For your money you get a souped-up Prophet 5.
Features include polyphony limited only by available CPU power (the
original Prophet was five-voice polyphonic), it can store 512 voices
(the original could only store 40 although it was later upgraded to
120), it's velocity sensitive (the Prophet wasn't), and there's a
delay section (the original had no effects at all).
However, the basic synthesis architecture is the
same. It's based around two oscillators with standard analogue
pulse, triangle, sawtooth and noise waveforms. There's an envelope
generator for the volume plus a low pass filter with cutoff and
resonance controls with its own envelope generator. There's also a
LFO for creating filter sweeps, vibrato and warbles, and a Glide
control which glides the pitch between notes - ideal for Dance
lines.
This is pretty standard fare and very easy to use.

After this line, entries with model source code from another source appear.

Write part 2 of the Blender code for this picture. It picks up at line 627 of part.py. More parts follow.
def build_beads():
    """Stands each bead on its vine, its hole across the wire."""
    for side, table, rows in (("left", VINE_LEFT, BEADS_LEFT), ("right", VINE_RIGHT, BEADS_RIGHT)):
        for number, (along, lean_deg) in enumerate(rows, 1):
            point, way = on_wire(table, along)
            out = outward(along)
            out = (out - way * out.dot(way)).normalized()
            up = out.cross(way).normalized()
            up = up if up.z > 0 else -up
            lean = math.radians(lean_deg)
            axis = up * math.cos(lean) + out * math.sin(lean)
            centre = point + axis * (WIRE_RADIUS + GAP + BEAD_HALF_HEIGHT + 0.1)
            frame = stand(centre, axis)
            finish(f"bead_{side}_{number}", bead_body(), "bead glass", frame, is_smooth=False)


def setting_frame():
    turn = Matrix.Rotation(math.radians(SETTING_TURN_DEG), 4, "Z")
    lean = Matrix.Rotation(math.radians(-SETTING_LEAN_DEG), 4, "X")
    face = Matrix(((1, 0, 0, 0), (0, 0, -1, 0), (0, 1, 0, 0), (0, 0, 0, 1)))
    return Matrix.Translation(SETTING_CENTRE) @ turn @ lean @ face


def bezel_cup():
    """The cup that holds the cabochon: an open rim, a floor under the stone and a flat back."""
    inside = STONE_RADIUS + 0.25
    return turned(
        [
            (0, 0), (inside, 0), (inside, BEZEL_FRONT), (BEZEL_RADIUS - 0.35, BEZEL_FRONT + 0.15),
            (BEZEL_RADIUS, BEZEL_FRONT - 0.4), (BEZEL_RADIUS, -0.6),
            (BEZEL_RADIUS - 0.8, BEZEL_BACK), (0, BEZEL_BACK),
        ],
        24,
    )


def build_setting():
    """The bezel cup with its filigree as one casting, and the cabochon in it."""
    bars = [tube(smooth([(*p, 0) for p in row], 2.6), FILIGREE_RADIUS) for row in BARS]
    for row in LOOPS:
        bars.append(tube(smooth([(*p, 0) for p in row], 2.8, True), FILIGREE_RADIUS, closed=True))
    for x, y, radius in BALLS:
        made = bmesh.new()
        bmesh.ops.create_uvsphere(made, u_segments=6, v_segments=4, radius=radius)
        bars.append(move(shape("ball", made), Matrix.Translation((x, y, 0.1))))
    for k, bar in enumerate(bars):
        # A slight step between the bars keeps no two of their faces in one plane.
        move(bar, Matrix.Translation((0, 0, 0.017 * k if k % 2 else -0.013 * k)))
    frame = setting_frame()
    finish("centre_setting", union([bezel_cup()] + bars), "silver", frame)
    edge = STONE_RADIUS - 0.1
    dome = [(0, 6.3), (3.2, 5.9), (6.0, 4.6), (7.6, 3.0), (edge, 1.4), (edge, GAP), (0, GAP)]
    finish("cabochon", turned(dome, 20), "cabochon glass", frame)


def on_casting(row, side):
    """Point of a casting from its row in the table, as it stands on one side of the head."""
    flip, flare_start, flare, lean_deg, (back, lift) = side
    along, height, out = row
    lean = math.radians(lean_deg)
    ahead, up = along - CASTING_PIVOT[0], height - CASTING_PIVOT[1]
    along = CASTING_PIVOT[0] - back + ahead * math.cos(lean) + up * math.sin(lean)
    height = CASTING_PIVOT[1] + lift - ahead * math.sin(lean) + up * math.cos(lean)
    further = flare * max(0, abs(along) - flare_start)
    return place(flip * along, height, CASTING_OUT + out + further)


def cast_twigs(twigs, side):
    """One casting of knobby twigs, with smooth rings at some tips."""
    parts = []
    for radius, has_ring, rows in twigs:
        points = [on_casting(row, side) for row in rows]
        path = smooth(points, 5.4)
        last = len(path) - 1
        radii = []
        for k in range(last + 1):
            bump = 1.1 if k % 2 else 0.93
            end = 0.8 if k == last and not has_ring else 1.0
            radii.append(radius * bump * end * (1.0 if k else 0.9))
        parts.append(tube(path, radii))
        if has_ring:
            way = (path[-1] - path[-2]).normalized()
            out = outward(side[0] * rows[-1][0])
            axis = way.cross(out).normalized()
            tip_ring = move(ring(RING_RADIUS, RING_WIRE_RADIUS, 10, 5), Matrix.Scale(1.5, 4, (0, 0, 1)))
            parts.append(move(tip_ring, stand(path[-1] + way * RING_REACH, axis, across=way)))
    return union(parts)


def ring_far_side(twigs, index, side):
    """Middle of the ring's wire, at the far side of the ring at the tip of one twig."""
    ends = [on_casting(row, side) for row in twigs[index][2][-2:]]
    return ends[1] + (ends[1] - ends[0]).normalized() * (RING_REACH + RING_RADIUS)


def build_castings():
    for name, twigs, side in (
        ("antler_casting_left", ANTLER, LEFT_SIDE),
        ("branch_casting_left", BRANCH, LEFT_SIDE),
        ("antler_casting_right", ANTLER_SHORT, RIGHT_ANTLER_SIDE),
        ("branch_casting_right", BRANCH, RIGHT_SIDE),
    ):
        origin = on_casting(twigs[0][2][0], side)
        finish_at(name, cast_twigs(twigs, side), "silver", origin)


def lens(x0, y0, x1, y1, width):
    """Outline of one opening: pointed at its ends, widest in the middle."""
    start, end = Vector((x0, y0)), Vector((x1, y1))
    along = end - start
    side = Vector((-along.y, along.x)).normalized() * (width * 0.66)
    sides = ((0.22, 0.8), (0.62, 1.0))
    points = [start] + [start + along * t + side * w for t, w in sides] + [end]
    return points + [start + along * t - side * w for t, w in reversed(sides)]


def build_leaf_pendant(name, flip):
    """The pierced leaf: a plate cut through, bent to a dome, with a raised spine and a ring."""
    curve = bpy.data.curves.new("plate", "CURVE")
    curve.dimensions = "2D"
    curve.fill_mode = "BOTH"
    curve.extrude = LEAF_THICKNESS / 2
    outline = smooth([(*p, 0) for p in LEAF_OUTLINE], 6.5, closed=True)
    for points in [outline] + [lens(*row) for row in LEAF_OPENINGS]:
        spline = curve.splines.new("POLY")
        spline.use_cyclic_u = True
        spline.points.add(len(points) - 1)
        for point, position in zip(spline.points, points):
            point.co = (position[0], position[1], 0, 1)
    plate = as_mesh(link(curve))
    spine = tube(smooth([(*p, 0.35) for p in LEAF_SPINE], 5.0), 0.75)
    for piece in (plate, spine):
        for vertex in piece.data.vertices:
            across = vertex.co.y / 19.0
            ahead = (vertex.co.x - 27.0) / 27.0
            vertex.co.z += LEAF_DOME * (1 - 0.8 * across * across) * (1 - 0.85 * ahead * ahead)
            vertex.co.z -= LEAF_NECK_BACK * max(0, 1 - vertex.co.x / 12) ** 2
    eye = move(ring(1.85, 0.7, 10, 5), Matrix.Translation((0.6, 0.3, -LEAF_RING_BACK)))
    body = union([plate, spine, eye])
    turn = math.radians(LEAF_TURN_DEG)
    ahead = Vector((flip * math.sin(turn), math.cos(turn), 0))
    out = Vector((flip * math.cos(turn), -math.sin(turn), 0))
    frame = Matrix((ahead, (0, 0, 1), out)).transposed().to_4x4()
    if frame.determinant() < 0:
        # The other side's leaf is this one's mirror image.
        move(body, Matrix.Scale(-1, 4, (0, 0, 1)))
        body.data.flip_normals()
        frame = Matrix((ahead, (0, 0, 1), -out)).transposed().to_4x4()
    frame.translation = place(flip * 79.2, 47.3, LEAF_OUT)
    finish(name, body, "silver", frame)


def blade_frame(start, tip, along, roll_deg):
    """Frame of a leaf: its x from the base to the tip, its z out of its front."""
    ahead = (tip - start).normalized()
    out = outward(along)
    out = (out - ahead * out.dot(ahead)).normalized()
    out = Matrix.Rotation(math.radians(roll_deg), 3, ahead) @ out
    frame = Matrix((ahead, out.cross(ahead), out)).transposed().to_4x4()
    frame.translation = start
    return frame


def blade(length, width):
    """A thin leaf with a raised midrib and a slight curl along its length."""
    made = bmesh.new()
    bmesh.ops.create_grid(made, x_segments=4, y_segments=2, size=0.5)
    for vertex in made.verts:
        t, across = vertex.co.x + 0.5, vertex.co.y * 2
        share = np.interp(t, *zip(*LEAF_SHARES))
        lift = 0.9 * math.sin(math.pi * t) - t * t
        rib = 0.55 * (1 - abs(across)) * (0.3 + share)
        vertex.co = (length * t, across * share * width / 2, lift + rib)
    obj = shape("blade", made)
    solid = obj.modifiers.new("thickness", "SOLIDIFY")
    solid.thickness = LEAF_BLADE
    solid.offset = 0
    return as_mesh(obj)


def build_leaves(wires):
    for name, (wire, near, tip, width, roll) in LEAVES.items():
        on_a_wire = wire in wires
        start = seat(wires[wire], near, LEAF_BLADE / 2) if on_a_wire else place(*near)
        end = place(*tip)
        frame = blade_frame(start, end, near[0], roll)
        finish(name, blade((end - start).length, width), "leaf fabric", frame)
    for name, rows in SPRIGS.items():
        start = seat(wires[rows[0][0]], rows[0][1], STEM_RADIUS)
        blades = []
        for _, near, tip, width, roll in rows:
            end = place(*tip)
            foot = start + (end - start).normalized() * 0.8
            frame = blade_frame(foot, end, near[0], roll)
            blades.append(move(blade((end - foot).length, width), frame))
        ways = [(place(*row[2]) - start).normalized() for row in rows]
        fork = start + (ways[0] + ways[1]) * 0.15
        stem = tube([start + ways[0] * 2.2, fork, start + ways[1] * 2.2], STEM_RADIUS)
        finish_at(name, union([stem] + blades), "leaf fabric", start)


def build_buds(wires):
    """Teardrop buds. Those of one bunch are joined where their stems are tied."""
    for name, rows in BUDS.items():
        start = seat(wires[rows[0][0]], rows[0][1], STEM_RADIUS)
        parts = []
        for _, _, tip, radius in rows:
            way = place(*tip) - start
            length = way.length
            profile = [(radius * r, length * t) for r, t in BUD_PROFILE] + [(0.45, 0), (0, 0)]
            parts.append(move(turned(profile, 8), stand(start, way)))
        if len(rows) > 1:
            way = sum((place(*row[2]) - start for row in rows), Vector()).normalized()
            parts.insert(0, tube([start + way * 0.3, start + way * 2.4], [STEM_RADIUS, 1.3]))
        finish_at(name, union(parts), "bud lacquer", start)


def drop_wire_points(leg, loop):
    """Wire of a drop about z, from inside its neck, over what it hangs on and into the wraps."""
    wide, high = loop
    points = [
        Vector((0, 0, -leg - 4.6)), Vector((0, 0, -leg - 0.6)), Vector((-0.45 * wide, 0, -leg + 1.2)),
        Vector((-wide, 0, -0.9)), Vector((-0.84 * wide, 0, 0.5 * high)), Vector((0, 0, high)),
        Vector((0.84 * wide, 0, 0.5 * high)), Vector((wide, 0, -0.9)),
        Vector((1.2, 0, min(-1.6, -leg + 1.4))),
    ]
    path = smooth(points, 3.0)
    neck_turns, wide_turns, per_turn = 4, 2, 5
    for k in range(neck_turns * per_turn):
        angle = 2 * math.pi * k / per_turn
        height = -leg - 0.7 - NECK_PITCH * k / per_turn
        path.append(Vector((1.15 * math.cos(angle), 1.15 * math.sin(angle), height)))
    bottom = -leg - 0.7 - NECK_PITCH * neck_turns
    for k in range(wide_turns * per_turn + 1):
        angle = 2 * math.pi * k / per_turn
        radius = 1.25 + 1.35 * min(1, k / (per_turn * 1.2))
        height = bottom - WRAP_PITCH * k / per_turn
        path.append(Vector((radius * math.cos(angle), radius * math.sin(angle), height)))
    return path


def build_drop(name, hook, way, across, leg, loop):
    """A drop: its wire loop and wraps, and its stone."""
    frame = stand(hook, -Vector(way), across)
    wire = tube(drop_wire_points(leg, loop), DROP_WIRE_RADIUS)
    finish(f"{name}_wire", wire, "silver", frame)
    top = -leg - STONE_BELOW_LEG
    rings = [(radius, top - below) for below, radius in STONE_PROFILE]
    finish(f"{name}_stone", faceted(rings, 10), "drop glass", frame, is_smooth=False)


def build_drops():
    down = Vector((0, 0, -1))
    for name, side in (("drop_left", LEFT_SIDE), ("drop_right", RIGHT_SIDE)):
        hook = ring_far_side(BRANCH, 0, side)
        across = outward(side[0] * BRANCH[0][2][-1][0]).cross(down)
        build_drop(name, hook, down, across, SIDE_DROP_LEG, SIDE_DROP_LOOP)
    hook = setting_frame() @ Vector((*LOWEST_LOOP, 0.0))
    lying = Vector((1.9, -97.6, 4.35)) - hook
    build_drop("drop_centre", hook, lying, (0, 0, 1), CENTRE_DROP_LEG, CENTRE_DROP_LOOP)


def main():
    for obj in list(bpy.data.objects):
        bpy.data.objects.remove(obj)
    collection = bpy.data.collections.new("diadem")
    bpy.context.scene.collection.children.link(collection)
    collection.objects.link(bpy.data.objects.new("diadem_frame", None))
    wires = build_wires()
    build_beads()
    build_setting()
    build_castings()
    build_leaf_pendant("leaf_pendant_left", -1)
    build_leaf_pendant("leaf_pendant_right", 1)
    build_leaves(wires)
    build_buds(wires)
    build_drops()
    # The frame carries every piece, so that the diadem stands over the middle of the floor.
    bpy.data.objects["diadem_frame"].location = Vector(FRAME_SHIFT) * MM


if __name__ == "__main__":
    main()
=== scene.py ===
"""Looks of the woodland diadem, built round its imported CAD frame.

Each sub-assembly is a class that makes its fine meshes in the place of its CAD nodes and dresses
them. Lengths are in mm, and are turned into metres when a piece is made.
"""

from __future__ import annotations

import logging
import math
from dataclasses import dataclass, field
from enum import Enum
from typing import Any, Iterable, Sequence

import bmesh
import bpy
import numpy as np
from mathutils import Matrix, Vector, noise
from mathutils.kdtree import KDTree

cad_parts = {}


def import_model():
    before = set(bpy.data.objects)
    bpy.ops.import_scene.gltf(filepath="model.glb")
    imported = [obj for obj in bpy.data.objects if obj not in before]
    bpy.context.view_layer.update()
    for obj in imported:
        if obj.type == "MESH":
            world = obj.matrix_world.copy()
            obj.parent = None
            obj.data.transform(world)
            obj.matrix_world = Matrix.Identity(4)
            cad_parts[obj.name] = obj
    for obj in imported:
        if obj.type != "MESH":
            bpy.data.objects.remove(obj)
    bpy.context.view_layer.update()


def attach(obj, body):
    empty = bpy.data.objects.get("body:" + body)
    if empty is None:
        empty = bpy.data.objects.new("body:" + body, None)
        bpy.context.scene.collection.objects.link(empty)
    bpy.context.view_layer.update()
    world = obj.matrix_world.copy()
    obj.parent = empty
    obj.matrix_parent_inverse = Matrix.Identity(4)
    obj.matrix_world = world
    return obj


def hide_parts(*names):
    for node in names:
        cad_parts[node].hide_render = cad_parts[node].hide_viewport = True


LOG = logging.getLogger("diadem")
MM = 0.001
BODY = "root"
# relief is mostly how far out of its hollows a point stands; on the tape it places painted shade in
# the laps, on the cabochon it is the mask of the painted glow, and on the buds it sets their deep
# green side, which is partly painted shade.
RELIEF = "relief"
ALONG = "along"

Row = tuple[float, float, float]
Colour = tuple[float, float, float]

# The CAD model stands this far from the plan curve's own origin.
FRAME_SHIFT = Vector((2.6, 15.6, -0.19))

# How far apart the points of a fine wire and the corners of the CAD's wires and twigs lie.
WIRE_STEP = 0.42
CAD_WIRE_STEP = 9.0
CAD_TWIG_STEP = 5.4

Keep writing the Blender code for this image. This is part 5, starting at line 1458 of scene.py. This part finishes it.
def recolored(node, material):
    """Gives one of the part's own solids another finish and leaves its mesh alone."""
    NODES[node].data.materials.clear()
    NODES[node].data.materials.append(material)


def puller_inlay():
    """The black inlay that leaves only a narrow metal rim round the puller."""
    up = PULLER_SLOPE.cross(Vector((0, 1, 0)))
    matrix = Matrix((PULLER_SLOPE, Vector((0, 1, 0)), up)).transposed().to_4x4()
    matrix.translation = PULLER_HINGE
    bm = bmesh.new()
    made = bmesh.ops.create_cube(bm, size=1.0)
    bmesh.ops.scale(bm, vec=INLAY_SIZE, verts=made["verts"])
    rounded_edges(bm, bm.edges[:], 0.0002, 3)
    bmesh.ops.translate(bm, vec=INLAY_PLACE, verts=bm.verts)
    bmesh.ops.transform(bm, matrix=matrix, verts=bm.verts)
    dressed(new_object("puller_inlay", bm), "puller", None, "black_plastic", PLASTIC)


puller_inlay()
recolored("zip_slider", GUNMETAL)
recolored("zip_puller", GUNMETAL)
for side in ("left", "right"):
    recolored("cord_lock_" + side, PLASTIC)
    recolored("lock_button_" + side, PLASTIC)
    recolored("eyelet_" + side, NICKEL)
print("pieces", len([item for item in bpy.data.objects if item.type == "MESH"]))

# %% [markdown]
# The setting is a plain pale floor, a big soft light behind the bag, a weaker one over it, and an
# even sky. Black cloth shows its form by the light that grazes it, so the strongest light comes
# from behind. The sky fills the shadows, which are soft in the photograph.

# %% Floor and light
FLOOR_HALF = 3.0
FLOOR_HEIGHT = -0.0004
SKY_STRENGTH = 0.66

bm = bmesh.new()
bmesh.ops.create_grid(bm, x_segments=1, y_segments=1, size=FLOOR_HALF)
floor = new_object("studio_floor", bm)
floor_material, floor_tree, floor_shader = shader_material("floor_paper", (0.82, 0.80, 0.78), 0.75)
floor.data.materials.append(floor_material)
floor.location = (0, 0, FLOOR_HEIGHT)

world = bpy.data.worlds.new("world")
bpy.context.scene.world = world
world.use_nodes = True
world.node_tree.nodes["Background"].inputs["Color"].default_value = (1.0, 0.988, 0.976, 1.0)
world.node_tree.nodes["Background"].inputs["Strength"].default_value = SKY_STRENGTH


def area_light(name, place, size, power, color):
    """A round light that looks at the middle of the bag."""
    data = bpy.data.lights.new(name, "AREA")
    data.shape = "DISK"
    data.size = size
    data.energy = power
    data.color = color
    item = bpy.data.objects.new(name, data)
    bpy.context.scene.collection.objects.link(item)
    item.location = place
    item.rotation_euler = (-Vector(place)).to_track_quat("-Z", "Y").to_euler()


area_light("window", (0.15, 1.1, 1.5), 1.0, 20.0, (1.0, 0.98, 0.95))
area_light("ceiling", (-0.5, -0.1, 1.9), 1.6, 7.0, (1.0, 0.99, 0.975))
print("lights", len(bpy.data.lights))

however, there is also an interesting and slightly more complex Poly
Mod section. This can use both the filter envelope and one of the
oscillators to control the frequency of the other oscillator, its
pulse width and the filter cutoff point.
Typically Analogue
The sound is typically analogue and the Delay
section can really beef it up by adding effects such as chorus,
flanging and echo. This adds another dimension to the sound and if
you run the Pro-52 as a plug-in it saves you having to use the
sequencer's effects with it - although you can do that, too, if you
wish.
When running as a plug-in, you can run audio signals
through the Pro-52. One other interesting feature is the ability to
read System Exclusive data from the original Prophet 5 so if you had
or still have the original you can load all your favourite sounds
into the Pro-52. There may also be Prophet 5 data on the Web.
The main niggle is that although the programmers
have considerably enhanced - and improved upon - the original
Prophet design, they have kept the cumbersome file, bank and program
buttons for selecting sounds. although at least they are named.
Secondary niggle is the price which, while par for the course, would
be much nicer around the £100 mark. We continue our campaign for
low-cost synths!
But don't let that put you off. The Pro-52 is a
solid piece of kit, extremely well designed by Native Instruments,
masters of the soft synth. A must for Prophet aficionados.